Opzien tegen verengelsing?
Dat verengelsing onwenselijk is, lijkt voor de tegenstanders ervan vanzelf te spreken. Meestal volstaan ze met wat praktijkvoorbeelden, die inderdaad wel wat belachelijk zijn, en laten de rest aan het oordeel van de lezer over. Als het goed is denkt die lezer dan: nou, die verengelsing, die lijkt me onwenselijk ja. Dat dat voor zo veel mensen vanzelf spreekt is trouwens wel interessant, ik zou zeggen: ook dat is een gegeven, ook dat is een argument. Maar het mag natuurlijk niet het enige zijn.
De argumenten vóór verengelsing, of beter gezegd de argumenten tegen de tegenstanders daarvan, gaan vaak nogal nadrukkelijk over dat sentiment. Dat zou angst zijn, angst voor het vanzelfsprekende, namelijk dat heel de wereld Engels spreekt en dat daar tegenin sputteren nogal achterlijk is. De dingen gaan zoals ze gaan en op de universiteiten gaat het nu eenmaal zo dat de omgangstaal van de wetenschap ook de voertaal in de collegezaal wordt. Ook dat proces is een gegeven, zou ik zeggen, want inderdaad gebeurt dit, niet alleen in Nederland.

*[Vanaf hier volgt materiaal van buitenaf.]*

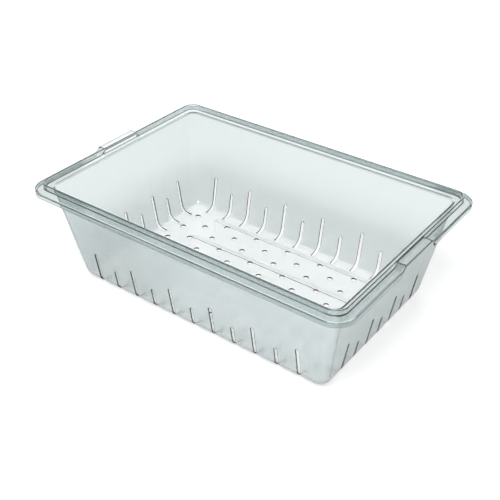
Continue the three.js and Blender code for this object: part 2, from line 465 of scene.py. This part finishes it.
def mark_faces(mesh):
    """Marks the frosted outer faces of the walls, and paints shade into each face's colour: grey
    painted shade on the outer walls, under the flange and on its skirt, and dark painted lines on
    the rounded edges that face partly up.
    """
    frosted = mesh.attributes.new("frosted", "FLOAT", "FACE")
    painted_shade = mesh.attributes.new("painted_shade", "FLOAT", "FACE")
    for face in mesh.polygons:
        centre, normal = face.center, face.normal
        side_x, side_y = math.copysign(1, centre.x), math.copysign(1, centre.y)
        faces_out = normal.x * side_x + normal.y * side_y > FACES_OUT
        inset = min(HALF_X - abs(centre.x), HALF_Y - abs(centre.y))
        on_rail = inset > RAIL_OUT and centre.z > FLANGE_HIGH
        under_rim = inset < TUB_INSET - FILLET and normal.z < FACES_DOWN and not on_rail
        on_wall = faces_out and not under_rim and FLOOR_HIGH < centre.z < FLANGE_LOW
        on_edge = inset < EDGE_ROUND or RAIL_OUT - FILLET < inset < RAIL_OUT
        frosted.data[face.index].value = 1.0 if on_wall else 0.0
        # Upward-facing faces of the rounded outer edge and the rail foot are painted nearly black:
        # a painted dark line standing in for the dark surroundings that their rounding refracts.
        if on_edge and EDGE_FACES_UP[0] < normal.z < EDGE_FACES_UP[1]:
            painted_shade.data[face.index].value = PAINTED_DARK_LINE
        # Outer walls and faces under the flange and on its skirt get grey painted shade, which
        # darkens what is seen through them.
        elif on_wall or under_rim:
            painted_shade.data[face.index].value = PAINTED_GREY_SHADE


def make_pan():
    pan = new_object("pan", mesh_from("pan", fill_shell))
    apply_boolean(pan, fill_ribs, "UNION")
    apply_boolean(pan, fill_hole_cutters, "DIFFERENCE")
    apply_boolean(pan, fill_slot_cutters, "DIFFERENCE")
    round_cut_edges(pan.data)
    mark_faces(pan.data)
    pan.data.shade_smooth()
    pan.data.set_sharp_from_angle(angle=SHARP_ANGLE)
    weighted = pan.modifiers.new("weighted normals", "WEIGHTED_NORMAL")
    weighted.keep_sharp = True
    weighted.weight = 100
    return pan


# ---- Material ----

POLISHED_ROUGHNESS = (0.015, 0.06)
FROSTED_ROUGHNESS = (0.22, 0.27)
CLEAR_TINT = (0.985, 0.995, 0.995, 1)
# Grey painted shade colour for the outer walls, under the flange and on its skirt.
PAINTED_GREY_SHADE_COLOUR = (0.65, 0.72, 0.72, 1)
# Near black for the painted dark edge lines.
PAINTED_DARK_LINE_COLOUR = (0.12, 0.15, 0.15, 1)
BODY_COLOUR = (0.16, 0.30, 0.295, 1)
BODY_DENSITY = 32.0
REFRACTIVE_INDEX = 1.585
NOISE_MIDDLE = (0.3, 0.7)
HAZE_SCALE, HAZE_DETAIL = 45, 6
RIPPLE_SCALE, RIPPLE_DETAIL = 9, 2
RIPPLE_STRENGTH, RIPPLE_HEIGHT = 0.12, 0.6 * MM


def ranged(nodes, links, source, low, high):
    """A Map Range node that spreads a noise's middle values from low to high."""
    spread = nodes.new("ShaderNodeMapRange")
    spread.inputs["From Min"].default_value, spread.inputs["From Max"].default_value = NOISE_MIDDLE
    spread.inputs["To Min"].default_value = low
    spread.inputs["To Max"].default_value = high
    links.new(source, spread.inputs["Value"])
    return spread.outputs["Result"]


def clear_plastic():
    """Clear polycarbonate: polished but for the frosted outer walls, with a grey-green body, grey
    painted shade on the outer walls, under the flange and on its skirt, and dark painted lines on
    the rounded edges.
    """
    material = bpy.data.materials.new("clear_polycarbonate")
    material.use_nodes = True
    nodes = material.node_tree.nodes
    links = material.node_tree.links
    shader = nodes["Principled BSDF"]
    output = nodes["Material Output"]
    shader.inputs["Transmission Weight"].default_value = 1.0
    shader.inputs["IOR"].default_value = REFRACTIVE_INDEX

    body = nodes.new("ShaderNodeVolumeAbsorption")
    body.inputs["Color"].default_value = BODY_COLOUR
    body.inputs["Density"].default_value = BODY_DENSITY
    links.new(body.outputs["Volume"], output.inputs["Volume"])

    place = nodes.new("ShaderNodeTexCoord").outputs["Object"]
    haze = nodes.new("ShaderNodeTexNoise")
    haze.inputs["Scale"].default_value = HAZE_SCALE
    haze.inputs["Detail"].default_value = HAZE_DETAIL
    links.new(place, haze.inputs["Vector"])

    frosted = nodes.new("ShaderNodeAttribute")
    frosted.attribute_name = "frosted"
    roughness = nodes.new("ShaderNodeMix")
    links.new(frosted.outputs["Fac"], roughness.inputs["Factor"])
    noise = haze.outputs["Fac"]
    links.new(ranged(nodes, links, noise, *POLISHED_ROUGHNESS), roughness.inputs["A"])
    links.new(ranged(nodes, links, noise, *FROSTED_ROUGHNESS), roughness.inputs["B"])
    links.new(roughness.outputs["Result"], shader.inputs["Roughness"])

    # Painted shade ramp: clear, then grey painted shade, then dark painted edge lines.
    painted_shade = nodes.new("ShaderNodeAttribute")
    painted_shade.attribute_name = "painted_shade"
    painted_shade_ramp = nodes.new("ShaderNodeValToRGB")
    links.new(painted_shade.outputs["Fac"], painted_shade_ramp.inputs["Fac"])
    painted_shade_ramp.color_ramp.elements[0].color = CLEAR_TINT
    painted_shade_ramp.color_ramp.elements[1].color = PAINTED_DARK_LINE_COLOUR
    painted_shade_ramp.color_ramp.elements.new(PAINTED_GREY_SHADE).color = PAINTED_GREY_SHADE_COLOUR
    links.new(painted_shade_ramp.outputs["Color"], shader.inputs["Base Color"])

    ripple = nodes.new("ShaderNodeTexNoise")
    ripple.inputs["Scale"].default_value = RIPPLE_SCALE
    ripple.inputs["Detail"].default_value = RIPPLE_DETAIL
    links.new(place, ripple.inputs["Vector"])
    bump = nodes.new("ShaderNodeBump")
    bump.inputs["Strength"].default_value = RIPPLE_STRENGTH
    bump.inputs["Distance"].default_value = RIPPLE_HEIGHT
    links.new(ripple.outputs["Fac"], bump.inputs["Height"])
    links.new(bump.outputs["Normal"], shader.inputs["Normal"])
    return material


# ---- Stage ----

AZIMUTH = math.radians(36.22)
ELEVATION = math.radians(34.07)
ROLL = math.radians(0.40)
DISTANCE = 1.6113
TARGET = Vector((-0.0025, 0, 0.076))
LENS_MM = 62.83

TABLE_HALF_SIZE = 12
TABLE_GAP = 0.6 * MM
TABLE_GREY, TABLE_ROUGHNESS, TABLE_GLOW = 0.8, 0.9, 0.64
WORLD_COLOUR, WORLD_STRENGTH = (0.55, 0.56, 0.57, 1), 0.22
LIGHT_SIZE = (1.6, 1.6)
LIGHT_AIM = Vector((0, 0, 0.1))
KEY_PLACE, KEY_WATTS = (0.63, -1.36, 2.6), 56
WINDOW_PLACE, WINDOW_WATTS = (-1.2, 1.7, 1.5), 12


def add_camera():
    back = Vector(
        (
            math.sin(AZIMUTH) * math.cos(ELEVATION),
            -math.cos(AZIMUTH) * math.cos(ELEVATION),
            math.sin(ELEVATION),
        )
    )
    level = (-back).cross(Vector((0, 0, 1))).normalized()
    upright = level.cross(-back)
    right = level * math.cos(ROLL) + upright * math.sin(ROLL)
    up = upright * math.cos(ROLL) - level * math.sin(ROLL)
    lens = bpy.data.cameras.new("camera")
    lens.lens = LENS_MM
    camera = new_object("camera", lens)
    turn = Matrix((right, up, back)).transposed()
    camera.matrix_world = Matrix.Translation(TARGET + back * DISTANCE) @ turn.to_4x4()
    bpy.context.scene.camera = camera


def add_area_light(name, place, watts):
    data = bpy.data.lights.new(name, "AREA")
    data.shape = "RECTANGLE"
    data.size, data.size_y = LIGHT_SIZE
    data.energy = watts
    light = new_object(name, data)
    light.location = place
    light.rotation_euler = (LIGHT_AIM - Vector(place)).to_track_quat("-Z", "Y").to_euler()


def add_floor():
    """A plain white light table."""
    def fill(bm):
        bmesh.ops.create_grid(bm, x_segments=1, y_segments=1, size=TABLE_HALF_SIZE)

    floor = new_object("stage", mesh_from("stage", fill))
    floor.location.z = -TABLE_GAP
    material = bpy.data.materials.new("white_table")
    material.use_nodes = True
    shader = material.node_tree.nodes["Principled BSDF"]
    shader.inputs["Base Color"].default_value = (TABLE_GREY, TABLE_GREY, TABLE_GREY, 1)
    shader.inputs["Roughness"].default_value = TABLE_ROUGHNESS
    shader.inputs["Emission Color"].default_value = (1, 1, 1, 1)
    shader.inputs["Emission Strength"].default_value = TABLE_GLOW
    floor.data.materials.append(material)


def set_world():
    world = bpy.data.worlds.new("studio")
    bpy.context.scene.world = world
    world.use_nodes = True
    background = world.node_tree.nodes["Background"]
    background.inputs["Color"].default_value = WORLD_COLOUR
    background.inputs["Strength"].default_value = WORLD_STRENGTH


pan = make_pan()
pan.data.materials.clear()
pan.data.materials.append(clear_plastic())
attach(pan, "root")
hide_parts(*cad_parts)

add_floor()
set_world()
add_area_light("key", KEY_PLACE, KEY_WATTS)
add_area_light("window", WINDOW_PLACE, WINDOW_WATTS)
add_camera()
bpy.context.scene.view_settings.view_transform = "Standard"
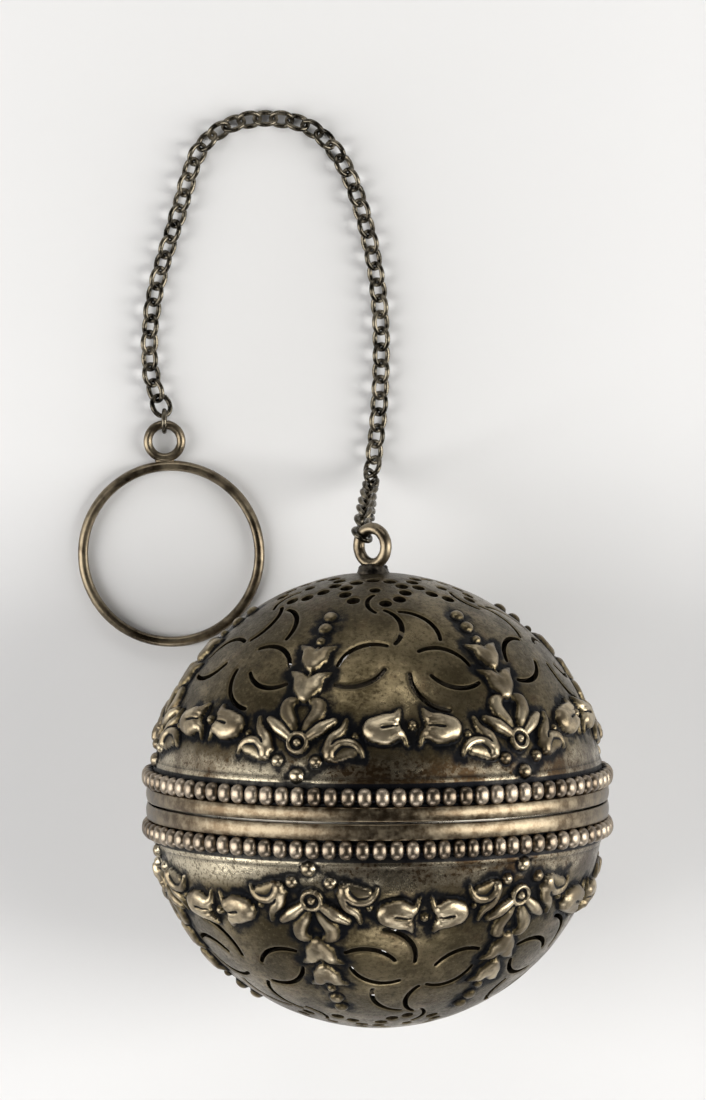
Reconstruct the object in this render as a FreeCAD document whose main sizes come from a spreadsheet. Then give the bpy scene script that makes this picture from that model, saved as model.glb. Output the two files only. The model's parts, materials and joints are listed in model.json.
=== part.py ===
"""Ball tea infuser: two pierced half shells, a push-fit collar, beaded rims, an eye, a link chain
and a finger ring.  Millimetres.  The ball lies on its side on the table plane Z = 0 with its axis
along +Y, the eye end towards +Y.  The origin is the table point straight under the ball's centre."""
import math
import os

import FreeCAD
import Part
import Sketcher

V = FreeCAD.Vector
DOC = FreeCAD.newDocument("TeaInfuser")
SHEET = DOC.addObject("Spreadsheet::Sheet", "Dims")

DIMENSIONS = {
    "ball_radius": 22.1,          # outside of the half shells
    "shell_thickness": 0.6,
    "pierce_width": 0.45,         # width of the cut scroll lines
    "sectors": 6,                 # repeats of the ornament round the axis
    "band_radius": 22.62,         # plain band beside the seam
    "band_inner": 22.12,
    "band_low": 0.04,
    "band_high": 1.3,
    "bead_row_radius": 22.35,     # beaded wire soldered round each rim
    "bead_row_height": 2.3,
    "bead_radius": 0.68,
    "bead_core_radius": 0.42,
    "bead_count": 88,
    "collar_radius": 21.32,       # the sleeve that the lid pushes over
    "collar_thickness": 0.4,
    "collar_reach": 2.5,          # above and below the seam
    "eye_ring_radius": 1.73,
    "eye_wire_radius": 0.575,
    "eye_centre_height": 24.8,
    "eye_side_shift": -0.4,
    "eye_turn": 41.0,             # degrees that the eye's plane is turned about the ball's axis
    "eye_base_radius": 1.75,
    "eye_base_top": 1.0,          # radius of the solder cone where the eye stands in it
    "eye_base_height": 0.75,
    "eye_base_sink": 0.3,         # how far the cone starts inside the shell before it is trimmed
    "link_length": 2.62,          # outside sizes of one chain link
    "link_width": 2.34,
    "link_wire_radius": 0.23,
    "link_pitch": 1.655,
    "ring_inner": 8.5,            # finger ring
    "ring_outer": 9.56,
    "ring_height": 1.2,
    "ring_flat": 0.7,             # straight part of the ring's inner wall
    "ring_x": -20.89,
    "ring_y": 23.15,
    "ring_tilt": 1.3,             # the last link under the bail lifts that side of the ring
    "bail_ring_radius": 1.7,
    "bail_wire_radius": 0.46,
    "bail_distance": 11.55,
    "bail_turn": 3.0,             # degrees of the bail round the ring, away from its top
    "bail_foot_radius": 0.36,     # the bar of solder between the bail and the ring
    "bail_foot_length": 2.0,
    "bail_foot_drop": 2.1,        # from the bail's centre to the bar
    "bail_foot_start": -1.05,
    "link_play": 0.03,            # air between the end links and the wires they hang on
}
for row, (alias, value) in enumerate(DIMENSIONS.items(), start=1):
    SHEET.set("A%d" % row, alias)
    SHEET.set("B%d" % row, repr(value))
    SHEET.setAlias("B%d" % row, alias)
DOC.recompute()


def dim(alias):
    """The value of one cell of the sheet."""
    return float(SHEET.get(alias))


BALL_CENTRE = V(0, 0, dim("bead_row_radius") + dim("bead_radius"))
UPPER_PHASE = 9.0        # degrees about the axis to the middle of the front sector, upper half
LOWER_PHASE = 12.6       # the same on the lower half, which was pushed in a little turned
SUBPARTS = []


def place(obj, placement):
    """Set an object's place and list it as a sub-part."""
    obj.Placement = placement
    SUBPARTS.append(obj)
    return obj


def half_placement(phase, flipped):
    """The place of a piece drawn on the upper half, turned about the axis or flipped to the lower half."""
    turn = FreeCAD.Rotation(V(0, 1, 0), phase)
    if flipped:
        turn = turn.multiply(FreeCAD.Rotation(V(0, 0, 1), 180))
    return FreeCAD.Placement(BALL_CENTRE, turn)


# ---------------------------------------------------------------- sketched bodies

def origin_feature(body, role):
    """One of the body's own planes or axes."""
    for feature in body.Origin.OriginFeatures:
        if feature.Role == role:
            return feature
    raise ValueError(role)


def new_body(label):
    """An empty body with its label."""
    body = DOC.addObject("PartDesign::Body", "Body_" + label)
    body.Label = label
    return body


def new_sketch(body, name):
    """A sketch on the body's XY plane."""
    sketch = body.newObject("Sketcher::SketchObject", name)
    sketch.AttachmentSupport = [(origin_feature(body, "XY_Plane"), "")]
    sketch.MapMode = "FlatFace"
    return sketch


def close_loop(sketch, first, count):
    """Join the ends of a run of sketch edges drawn head to tail."""
    for step in range(count):
        nxt = first + (step + 1) % count
        sketch.addConstraint(Sketcher.Constraint("Coincident", first + step, 2, nxt, 1))


def bind(sketch, kind, geo, point, expression, value):
    """Hold a point's distance from one axis of the sketch at a sheet expression."""
    index = sketch.addConstraint(Sketcher.Constraint(kind, -1, 1, geo, point, value))
    sketch.setExpression("Constraints[%d]" % index, expression)


def revolve(body, sketch):
    """Turn a sketch about the ball's axis into a solid."""
    solid = body.newObject("PartDesign::Revolution", "Turned_" + body.Label)
    solid.Profile = sketch
    solid.ReferenceAxis = (sketch, ["V_Axis"])
    solid.Angle = 360
    sketch.Visibility = False
    return solid


def ring_body(label, inner, outer, low, high):
    """A plain turned ring; its four sizes are sheet expressions."""
    body = new_body(label)
    sketch = new_sketch(body, "Section_" + label)
    a, b, c, d = [float(SHEET.evalExpression(text)) for text in (inner, outer, low, high)]
    corners = [V(a, c, 0), V(b, c, 0), V(b, d, 0), V(a, d, 0)]
    for step in range(4):
        sketch.addGeometry(Part.LineSegment(corners[step], corners[(step + 1) % 4]), False)
    close_loop(sketch, 0, 4)
    for step, kind in enumerate(("Horizontal", "Vertical", "Horizontal", "Vertical")):
        sketch.addConstraint(Sketcher.Constraint(kind, step))
    bind(sketch, "DistanceX", 0, 1, inner, a)
    bind(sketch, "DistanceX", 1, 1, outer, b)
    bind(sketch, "DistanceY", 0, 1, low, c)
    bind(sketch, "DistanceY", 2, 1, high, d)
    revolve(body, sketch)
    return body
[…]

Beide argumenten lijken verengelsing als iets te benaderen dat groter is dan wijzelf, als iets om tegen op te zien. Sommigen vinden het een woeker en verzetten zich, anderen leggen zich neer bij het onvermijdelijke. Het lijkt ’n beetje op de discussie over de EU of die over globalisering in het algemeen, dat maakt de discussie ook interessant. Maar ik zou verengelsing toch zo niet zien. Het is uiteindelijk een vrij overzichtelijk verhaal van keuzes maken en ambitie hebben.